The Supreme Court granted cert in Apple v. Epic Games to decide whether civil contempt requires a clear textual violation of an injunction or can rest on its spirit.
The Supreme Court agreed June 30 to hear Apple Inc.'s challenge to a Ninth Circuit ruling that found the company in civil contempt for charging a 27% commission on purchases made through external payment links, a fee Apple imposed in response to a 2021 injunction requiring it to allow developers to direct users off the App Store [1]. The Court's grant of certiorari is limited to two questions: whether civil contempt requires a clear and unambiguous textual violation of an injunction, and whether the Ninth Circuit created an improper antitrust carve-out to the universal-injunction limits the Court established in Trump v. CASA [2].
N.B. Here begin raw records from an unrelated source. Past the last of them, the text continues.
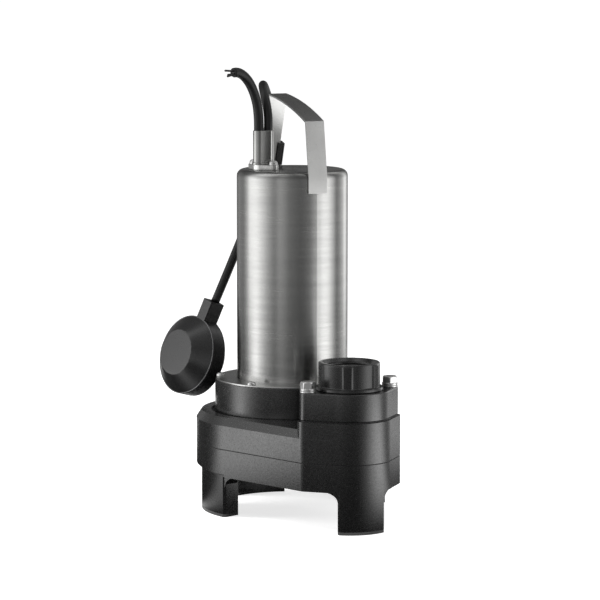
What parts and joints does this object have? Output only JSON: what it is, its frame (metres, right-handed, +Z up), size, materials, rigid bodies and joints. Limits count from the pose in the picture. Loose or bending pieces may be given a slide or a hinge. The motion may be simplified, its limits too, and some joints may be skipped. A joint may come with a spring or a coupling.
{
  "type": "submersible sewage pump",
  "caption": "Upright submersible sewage pump: steel motor can on a cast volute with legs, bolted threaded outlet, strap handle and a float switch on its cable.",
  "frame": {"origin": "on the floor under the middle of the object's length and width", "axes": "+Z up along the motor shaft, +X from the motor towards the discharge"},
  "size_m": [0.324, 0.2, 0.4594],
  "materials": {
    "stainless": "brushed",
    "zinc_steel": "bright zinc",
    "cast_iron": "fine black paint on cast iron",
    "black_plastic": "satin moulded",
    "black_rubber": "matt",
    "cable_rubber": "satin rubber sheath",
    "copper": "drawn",
    "core_steel": "ground",
    "pale_plastic": "moulded",
    "float_plastic": "fine matt",
    "carbon": "lapped"
  },
  "bodies": {
    "pump": {"motor_housing": "stainless", "housing_flange": "stainless", "flange_screws": "zinc_steel", "carry_handle": "stainless", "gland_flange": "stainless", "gland_sleeve": "stainless", "gland_grommet": "black_rubber", "gland_screws": "zinc_steel", "gland_backing_plate": "stainless", "capacitor": "pale_plastic", "terminal_block": "pale_plastic", "upper_bracket": "cast_iron", "upper_bearing": "core_steel", "stator_core": "core_steel", "stator_windings": "copper", "lower_bearing": "core_steel", "seal_chamber": "cast_iron", "housing_o_ring": "black_rubber", "lip_seal": "black_rubber", "seal_seat": "pale_plastic", "chamber_o_ring": "black_rubber", "volute_casing": "cast_iron", "casing_gasket": "black_rubber", "base_casing": "cast_iron", "casing_screws": "zinc_steel", "discharge_block": "cast_iron", "block_gasket": "black_rubber", "discharge_stub": "black_plastic", "discharge_bolts": "zinc_steel", "discharge_washers": "zinc_steel", "cable_clip": "black_plastic", "power_cable": "cable_rubber", "power_cable_cores": "cable_rubber", "float_cable_fixed": "cable_rubber"},
    "rotor": {"shaft": "core_steel", "rotor_core": "core_steel", "impeller": "cast_iron", "impeller_key": "zinc_steel", "impeller_washer": "zinc_steel", "impeller_nut": "zinc_steel", "seal_face": "carbon", "seal_spring": "zinc_steel"},
    "float": {"float_cable_free": "cable_rubber", "float_front_shell": "float_plastic", "float_back_shell": "float_plastic", "float_neck": "float_plastic", "float_switch": "pale_plastic", "float_ball": "core_steel"}
  },
  "joints": [
    {"name": "rotor_spin", "type": "hinge", "parent": "pump", "child": "rotor", "pos_m": [-0.01726, 0, 0.2], "axis": [0, 0, 1], "continuous": true},
    {"name": "float_swing", "type": "hinge", "parent": "pump", "child": "float", "pos_m": [-0.08806, 0.0062, 0.345], "axis": [-0.944, 0.33, 0], "range_deg": [0, 90]}
  ]
}
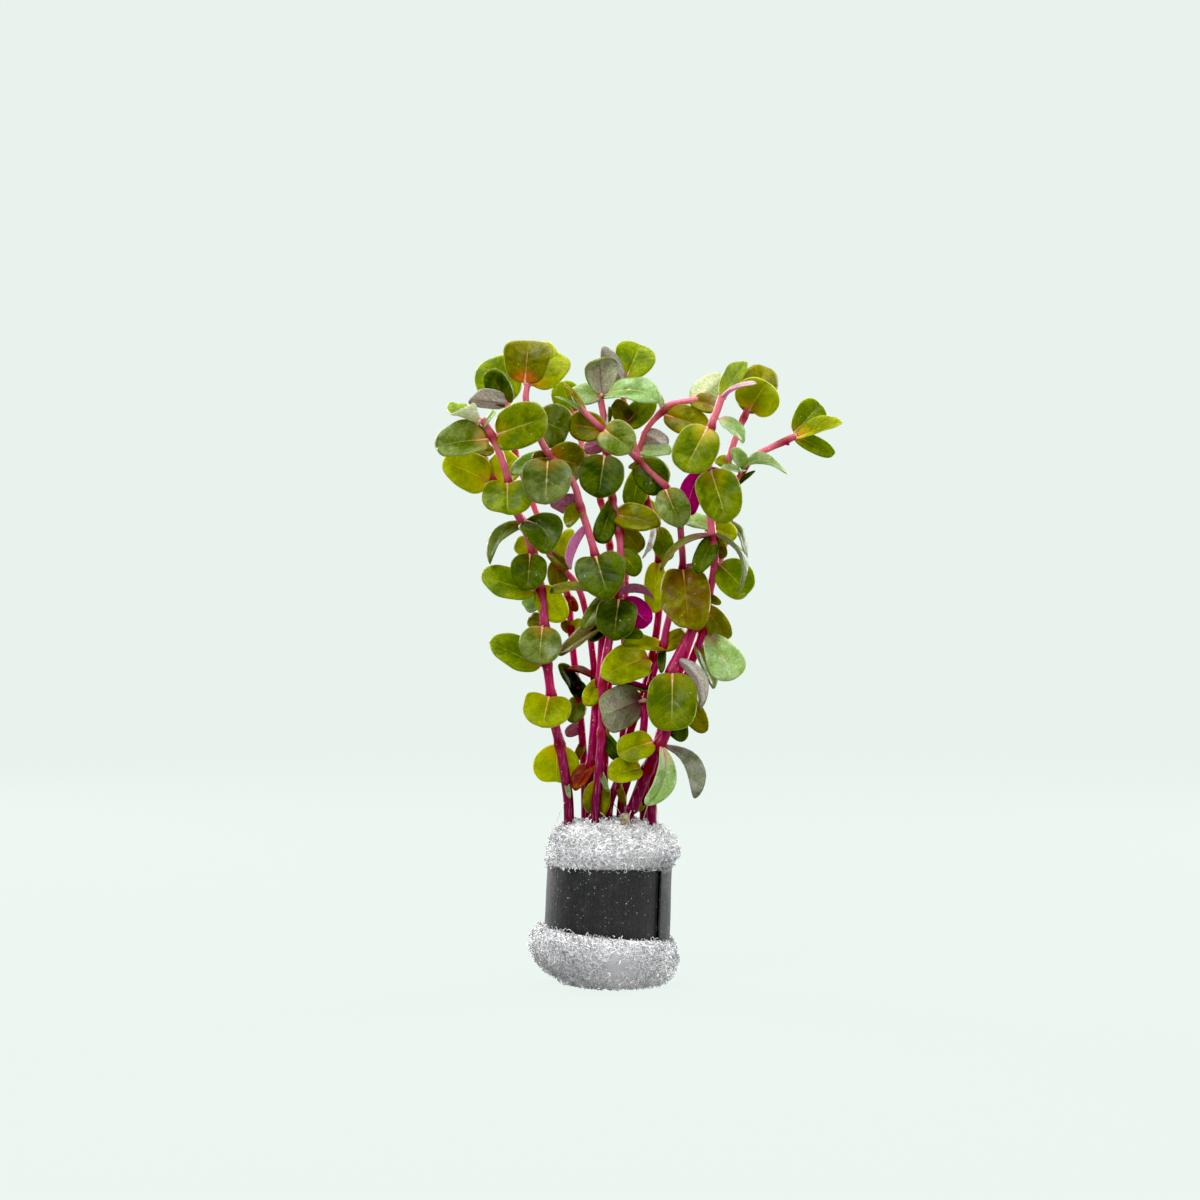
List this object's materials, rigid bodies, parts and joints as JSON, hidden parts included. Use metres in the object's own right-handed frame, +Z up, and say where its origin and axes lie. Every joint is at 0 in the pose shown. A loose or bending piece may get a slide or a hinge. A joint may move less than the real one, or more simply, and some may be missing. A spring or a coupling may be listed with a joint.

The case arrives after years of proceedings in the Northern District of California, where Judge Yvonne Gonzalez Rogers issued the original injunction following a bench trial in the Epic Games v. Apple antitrust suit [1]. Epic argued that Apple's post-injunction commission on external-link transactions violated both the letter and the spirit of that order. The Ninth Circuit agreed, sustaining the contempt finding, and Apple sought Supreme Court review [2]. The Court's decision to limit the grant to the contempt-standard and universal-injunction questions signals that the Justices see the dispute as a vehicle for resolving circuit-level uncertainty about how strictly injunction text must be written before noncompliance carries punitive consequences.
The contempt-standard question carries broad commercial significance. Courts across antitrust, intellectual property, and regulatory dockets routinely issue injunctions that contain general prohibitory language. If the Supreme Court holds that contempt requires a clear and unambiguous textual violation, parties will gain a meaningful compliance safe harbor: conduct that is not explicitly prohibited cannot form the basis of a contempt finding, regardless of whether it frustrates the injunction's purpose [1]. That outcome would shift leverage from plaintiffs seeking enforcement to defendants seeking room to maneuver. The universal-injunction question adds a second dimension, asking whether antitrust cases are exempt from the CASA framework's limits on injunctive relief that binds non-parties [2].
Briefing on the merits will follow. The Court is expected to schedule oral argument during its October 2026 term, with a decision likely by June 2027 [1]. The outcome will shape not only the Apple-Epic saga but also the enforcement toolkit available to courts overseeing large-scale injunctions in technology, pharmaceutical, and consumer-protection litigation nationwide.